François Thiollet (born 21 October 1975) is a French politician from Les Écologistes – EELV. He became a Member of the European Parliament after the death of Michèle Rivasi in 2023.

== Biography ==
François Thiollet spent a large part of his childhood in Dreux. After moving to Blois in 2003, he was appointed professor of history and geography at the Augustin-Thierry college. At the start of the 2023 school year, he becomes deputy principal of the college in Mer.

== Political career ==
As a member of the Greens, then part of The Ecologists, François Thiollet was elected to the municipal council of Blois in 2008 and 2014 on the list of Marc Gricourt (PS); youth delegate, neighborhood deputy in 2008, in 2014 he became vice-president of the “Agglopolys” urban community. He did not run again in Blois in 2020, the year he was elected municipal councillor in Valencisse (still in Loir-et-Cher), where he moved, on the list of Gérard Charza.

Thiollet was elected member of the federal council (internal parliament) of Europe Écologie Les Verts in 2016. In 2019 he was placed third on the internal list led by Julien Bayou, and entered the party's executive office. He also became co-treasurer of the party in 2021 with responsibility for the project for the 2022 French presidential election and 2022 French legislative election.

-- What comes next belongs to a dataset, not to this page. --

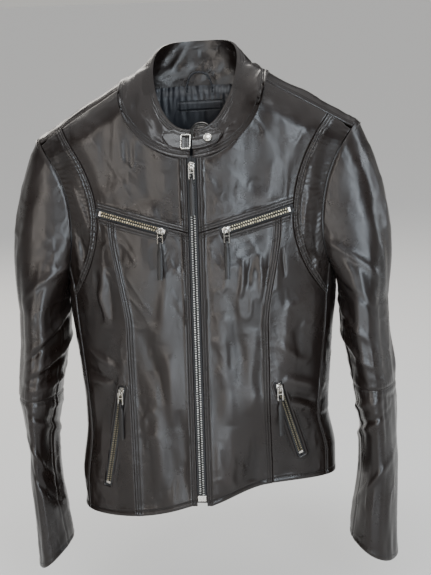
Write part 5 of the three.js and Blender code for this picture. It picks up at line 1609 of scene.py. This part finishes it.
label = {"half": 30, "high": 14, "drop": 42, "inset": 11.0}
badge = {"radius": 15, "drop": 77, "inset": 13.6, "petals": 12}
loop = {"half": 16, "strand": 0.85, "apart": 0.62, "twists": 9}


def makeNeckTrim():
    heights = np.linspace(-1, 1, 14) * label["high"] / 2 - label["drop"]
    x, z = np.meshgrid(np.linspace(-label["half"], label["half"], 44), heights)
    inner = backPoint(x, z, label["inset"] - 1.2)
    outer = backPoint(x, z, label["inset"])
    style = seam((1.4,), 0.0, 0.2, roll=0.7, sink=0.4, seed=81)
    piece = sewnSheet("neck_label", outer, inner, unit(outer - inner), {
        edge: style for edge in ("low", "high", "left", "right")
    }, 0.3 * softNoise(outer / 9, 81), ["neck_label"], [labelCloth, thread])
    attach(piece, "jacket_body")
    spot = backPoint(0.0, -badge["drop"], badge["inset"])
    r = badge["radius"]
    profile = [(0.05, 1.2), (1.2, 1.25), (2.4, 1.0), (3.4, 0.8), (5.0, 0.95), (6.6, 1.2), (8.2, 1.1),
               (9.4, 0.7), (10.2, 0.55), (10.8, 0.8), (11.6, 0.9), (12.2, 0.6), (12.8, 0.8), (13.6, 1.35),
               (14.4, 1.3), (r, 0.7), (r, 0.0), (r - 0.8, -0.3), (0.05, -0.3)]

    def relief(radius, turn):
        if radius < 1.5 or radius > 12.3:
            return 0 * turn
        if radius > 10.4:
            return 0.28 * np.cos(turn * 36)
        return 0.4 * np.abs(np.cos(turn * badge["petals"] / 2)) * math.sin((radius - 1.5) / 8.9 * math.pi)

    shape = lathe(profile, spot, (0, -1, 0), (1, 0, 0), 108, relief)
    piece = makePiece("neck_badge", [(*shape, 0)], [bronze], ["neck_badge"], crisp=60)
    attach(piece, "jacket_body")
    # hang loop: two cords twisted together
    low, high = (np.array(corner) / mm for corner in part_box("hang_loop"))
    t = np.linspace(0, 1, 96)
    turn = math.pi * t
    x = -loop["half"] * np.sign(np.cos(turn)) * np.abs(np.cos(turn)) ** 0.8
    z = mix(low[2] + 1, high[2] - 1.4, np.sin(turn) ** 0.9)
    path = np.stack([x, np.full_like(t, (low[1] + high[1]) / 2) - np.sin(turn), z], -1)
    ahead = unit(np.gradient(path, axis=0))
    sides = unit(np.cross(ahead, np.array([0, 1.0, 0])))
    ups = np.cross(sides, ahead)
    section = disc(loop["strand"], 8)
    shapes = []
    for phase in (0, math.pi):
        wind = phase + t * loop["twists"] * 2 * math.pi
        strand = path + loop["apart"] * (np.cos(wind)[:, None] * sides + np.sin(wind)[:, None] * ups)
        shapes.append((*sweep(strand, section, sides, ups), 0))
    piece = makePiece("hang_loop", shapes, [satin], ["hang_loop"])
    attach(piece, "jacket_body")


makeLining()
makeNeckTrim()
print("lining, label, badge and loop are in")


# zips
def toothRow(side, start, end):
    # one row of metal teeth on its tape, the noses reaching in toward the slot
    stations = ((0.44, 0.34, 0.55), (0.9, 0.5, 0.95), (1.3, 0.62, 1.25), (2.7, 0.62, 1.25), (3.05, 0.42, 0.9))
    points = []
    for x, halfY, halfZ in stations:
        points += [(x, -halfY, -halfZ), (x, halfY, -halfZ), (x, halfY, halfZ), (x, -halfY, halfZ)]
    faces = bands(len(stations), 4) + [[3, 2, 1, 0], [16, 17, 18, 19]]
    points = np.array(points, float) * (side, 1, 1) + (0, 0, rowMiddle)
    faces = facing(points, np.array(faces))
    places = np.arange(start + (zipSize["pitch"] / 2 if side > 0 else 0), end, zipSize["pitch"])
    allPoints = (points[None] + np.stack([0 * places, places, 0 * places], -1)[:, None]).reshape(-1, 3)
    allFaces = (faces[None] + 20 * np.arange(len(places))[:, None, None]).reshape(-1, 4)
    return allPoints, allFaces


def tapeStrip(side, start, end):
    # woven tape with a corded edge by the teeth, dipping under the leather
    profile = [(0.42, -0.45), (2.4, -0.35), (3.1, 0.12), (3.8, 0.1), (4.3, -0.35), (5.1, -0.4),
               (6.2, -2.3), (9.0, -2.4), (9.0, -3.0), (5.9, -2.9), (4.8, -1.0), (0.42, -0.95)]
    steps = np.arange(start, end, 2.0)
    path = np.stack([0 * steps, steps, 0 * steps], -1)
    x = np.broadcast_to(np.array([side, 0.0, 0]), path.shape)
    z = np.broadcast_to(np.array([0, 0, 1.0]), path.shape)
    return sweep(path, profile, x, z)


def inPlace(zipLine, shape):
    points, faces = shape
    points = onZip(zipLine, points)
    return points, facing(points, faces)


def makeChain(name, zipLine):
    length = zipLine["length"]
    if name == "front_zip":
        for side, wing in wings:
            # the local side of the zip that lies to this wing
            flip = wing * (1 if zipLine["across"][0] > 0 else -1)
            rows = (
                (f"{name}_teeth_{side}", toothRow(flip, -4.4, length - 2.6), steelTeeth, "steel_teeth", 35),
                (f"{name}_tape_{side}", tapeStrip(flip, -12.5, length + 4), tapeCloth, "zip_tape", 50),
            )
            for rowName, shape, finish, slotName, crisp in rows:
                shapes = [(*inPlace(zipLine, shape), 0)]
                piece = makePiece(rowName, shapes, [finish], [rowName], crisp=crisp)
                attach(piece, "jacket_body")
        return
    shapes = []
    for side in (-1, 1):
        shapes.append((*inPlace(zipLine, toothRow(side, -1.0, length + 1)), 0))
        shapes.append((*inPlace(zipLine, tapeStrip(side, -8.5, length + 8.5)), 1))
    for low, high in ((length + 1.2, length + 4.0), (-5.9, -4.8)):
        stop = boxShape((-2.9, low, rowLow), (2.9, high, rowTop + 0.3), 0.35)
        shapes.append((*inPlace(zipLine, stop), 2))
    skins = [brassTeeth, tapeCloth, nickel]
    piece = makePiece(f"{name}_chain", shapes, skins, [f"{name}_chain"], crisp=35)
    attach(piece, "jacket_body")


def makeSlider(name, zipLine):
    half = [(2.2, -5), (3.7, -3.9), (4, -2.4), (3.3, 3.8), (2.4, 5)]
    outline = [(-2.2, -5)] + half + [(-x, y) for x, y in half[:0:-1]]
    backTop = rowLow - zipSize["plateGap"]
    shapes = [prism(outline, top - zipSize["plate"], top, 0.35, 0.09) for top in (plateTop, backTop)]
    post = zipSize["post"] / 2
    shapes.append(boxShape((-post, -4.2, backTop - 0.4), (post, 2.5, plateTop - 0.3)))
    for side in (-1, 1):
        ends = sorted((side * 3.15, side * 3.75))
        shapes.append(boxShape((ends[0], -2.6, -0.1), (ends[1], 1.6, plateTop - 0.5), 0.2))
    shapes = [(*inPlace(zipLine, shape), 0) for shape in shapes]
    out = outwardAt(zipLine["start"])
    up = np.array([0, 0, 1.0])
    across = unit(np.cross(up, out))
    flat = [(-4.0, -0.5), (-4.0, 0.9), (-3.6, 2.2), (-2.7, 3.2), (-1.3, 3.65), (0, 3.75),
            (1.3, 3.65), (2.7, 3.2), (3.6, 2.2), (4.0, 0.9), (4.0, -0.5)]
    path = np.array([zipLine["start"] + up * v + out * (plateTop + o) for v, o in flat])
    ahead = unit(np.gradient(path, axis=0))
    sides = np.broadcast_to(across, path.shape)
    bridge = sweep(path, rounded(2.0, 0.95, 0.25), sides, np.cross(ahead, sides))
    shapes.append((*bridge, 0))
    piece = makePiece(f"{name}_slider", shapes, [nickel], [f"{name}_slider"], crisp=40)
    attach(piece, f"{name}_slider")


pull = {"wide": 5.9, "long": 14.8, "rung": 7.2, "wire": 1.5, "soft": 1.1}
thong = {"long": 44, "wide": 4.0, "spread": 0.5, "skin": 1.1, "eye": 1.75, "steps": 26, "seamOut": 2.0}


def pullAxes(name):
    pivot = np.array(joints[f"{name}_pull_lift"]["pos_m"]) / mm
    lower = np.array(joints[f"{name}_thong_swing"]["pos_m"]) / mm
    x = np.array(joints[f"{name}_pull_lift"]["axis"])
    down = unit(lower - pivot)
    return pivot, lower, np.stack([x, down, unit(np.cross(x, down))])


def makePull(name):
    pivot, lower, turn = pullAxes(name)
    half = pull["wide"] / 2
    path = np.concatenate(cornerArcs(half, 0, pull["long"], pull["soft"], 5)) * (1, 1, 0)
    ahead = unit(np.roll(path, -1, 0) - np.roll(path, 1, 0))
    z = np.broadcast_to(np.array([0, 0, 1.0]), path.shape)
    section = rounded(pull["wire"], pull["wire"], 0.3)
    shapes = [sweep(path, section, np.cross(ahead, z), z, True)]
    rung = np.array([(-half, pull["rung"], 0), (0, pull["rung"], 0.05), (half, pull["rung"], 0)])
    shapes.append(sweep(rung, section, np.broadcast_to(np.array([0, 1.0, 0]), rung.shape), z[:3]))
    shapes = [(*moved(shape, turn, pivot), 0) for shape in shapes]
    piece = makePiece(f"{name}_pull", shapes, [nickel], [f"{name}_pull"], crisp=40)
    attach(piece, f"{name}_pull")
    eye, skinHalf = thong["eye"], thong["skin"] / 2
    down = np.linspace(thong["long"], 6.0, thong["steps"])
    front = [(d, skinHalf + 0.08) for d in down] + [(4.6, 0.8), (3.4, 1.15), (2.3, 1.42)]
    around = [(eye * math.cos(a), eye * math.sin(a)) for a in np.radians(np.arange(65, 296, 23))]
    line = front + around + [(d, -o) for d, o in reversed(front)]
    sway = 0.3 * np.sin(np.array([d for d, _ in line]) / 9)
    path = np.array([(0, d, o + s * min(1, max(0, d - 6) / 10)) for (d, o), s in zip(line, sway)])
    ahead = unit(np.gradient(path, axis=0))
    x = np.broadcast_to(np.array([1.0, 0, 0]), path.shape)
    points, faces = sweep(path, rounded(thong["wide"], thong["skin"], 0.22), x, np.cross(ahead, x))
    # it widens below the bar
    points[:, 0] *= 1 + thong["spread"] * ease(3, 10, points[:, 1])
    shapes = [(*moved((points, faces), turn, lower), 0)]
    top = path[:thong["steps"]] + (0, 0, skinHalf)
    for aside in (-thong["seamOut"], thong["seamOut"]):
        for face in (1, -1):
            row = top * (1, 1, face) + (aside, 0, 0)
            ups = np.broadcast_to(np.array([0, 0, float(face)]), row.shape)
            stitches = stitchRow(row, ups, 1.5)
            shapes.append((*moved(stitches, turn, lower), 1))
    piece = makePiece(f"{name}_thong", shapes, [thongSkin, thread], [f"{name}_thong"])
    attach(piece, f"{name}_thong")


welt = {"half": 6.6, "tail": 9.0, "soft": 3.5, "rowOut": 5.0}


def makeWelt(side, zipLine):
    # a rolled leather edge round the hand pocket's zip, with a row of stitches outside it
    def loopAt(grow):
        half, soft = welt["half"] + grow, welt["soft"] + grow
        low, high = -welt["tail"] - grow, zipLine["length"] + welt["tail"] + grow
        spots, sides = [], []
        for index, arc in enumerate(cornerArcs(half, low, high, soft, 6)):
            for x, y, a in arc:
                spots.append((x, y, 0))
                sides.append((math.cos(a), math.sin(a), 0))
            if index in (1, 3):
                # a long side follows the second and the fourth corner
                hand = -1 if index == 1 else 1
                first, last = (high - soft, low + soft)[::-hand]
                for share in np.linspace(0, 1, 34)[1:-1]:
                    spots.append((hand * half, mix(first, last, share), 0))
                    sides.append((hand, 0, 0))
        path = onZip(zipLine, spots)
        path = onFront(path[:, 0], path[:, 2])
        turn = np.stack([zipLine["across"], zipLine["along"], zipLine["out"]])
        return path, np.array(sides) @ turn

    path, sides = loopAt(0)
    ups = np.broadcast_to(zipLine["out"], path.shape)
    section = [(-1.6, -2.6), (-1.5, -0.2), (-0.9, 0.8), (0.2, 1.25),
               (1.5, 1.0), (2.5, 0.3), (3.0, -0.6), (3.0, -2.6)]
    shapes = [(*sweep(path, section, sides, ups, True), 0)]
    row, _ = loopAt(welt["rowOut"])
    row = np.concatenate([row, row[:1]]) + zipLine["out"] * 0.35
    shapes.append((*stitchRow(row, np.broadcast_to(zipLine["out"], row.shape), 0.5), 1))
    piece = makePiece(f"hand_pocket_welt_{side}", shapes, [leatherSkin, thread])
    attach(piece, "jacket_body")


for zipName, zipLine in zips.items():
    makeChain(zipName, zipLine)
    makeSlider(zipName, zipLine)
    makePull(zipName)
for side, wing in wings:
    makeWelt(side, zips[f"hand_zip_{side}"])

# the leather behind the front zip
facingStrip = {"left": -7, "right": 21, "deep": 6.6, "thick": 1.2, "short": 2.0, "belowNeck": 8}


def makeFacing():
    top = float(neckHeight(cut["zipEdge"])) - facingStrip["belowNeck"]
    x, z = np.meshgrid(np.linspace(facingStrip["left"], facingStrip["right"], 12),
                       np.linspace(hem + facingStrip["short"], top, 130))
    outer, inner = (frontPoint(x, z, facingStrip["deep"] + depth) for depth in (0, facingStrip["thick"]))
    strip = sewnSheet("front_zip_facing", outer, inner, unit(outer - inner), {
        edge: seam((2.6,), 0.0, 0.2, roll=1.0, sink=1.0, seed=seed)
        for edge, seed in (("left", 91), ("right", 92), ("low", 93))
    }, 0.3 * softNoise(outer / (9, 9, 30), 91), (), [leatherSkin, thread])
    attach(strip, "jacket_body")


makeFacing()
bottomBox = frame["nodes"]["front_zip_box"]
bottomBox.data.materials.clear()
bottomBox.data.materials.append(nickel)
bevel = bottomBox.modifiers.new("softEdges", "BEVEL")
bevel.width, bevel.segments = 0.5 * mm, 3
print("zips, pulls and thongs are on")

François Thiollet was an unsuccessful candidate in the 2019 European Parliament election in France, being in 15th place on the joint EELV – AEI – RPS list led by Yannick Jadot. The list elected 13 MEPs in the election. In 2023, Lydie Massard (14th on the list) took office after Yannick Jadot was elected senator of Paris in the 2023 French Senate election. Then on 29 November 2023, Michèle Rivasi died suddenly, which allowed François Thiollet to become join the European Parliament in the final session before the 2024 European Parliament election.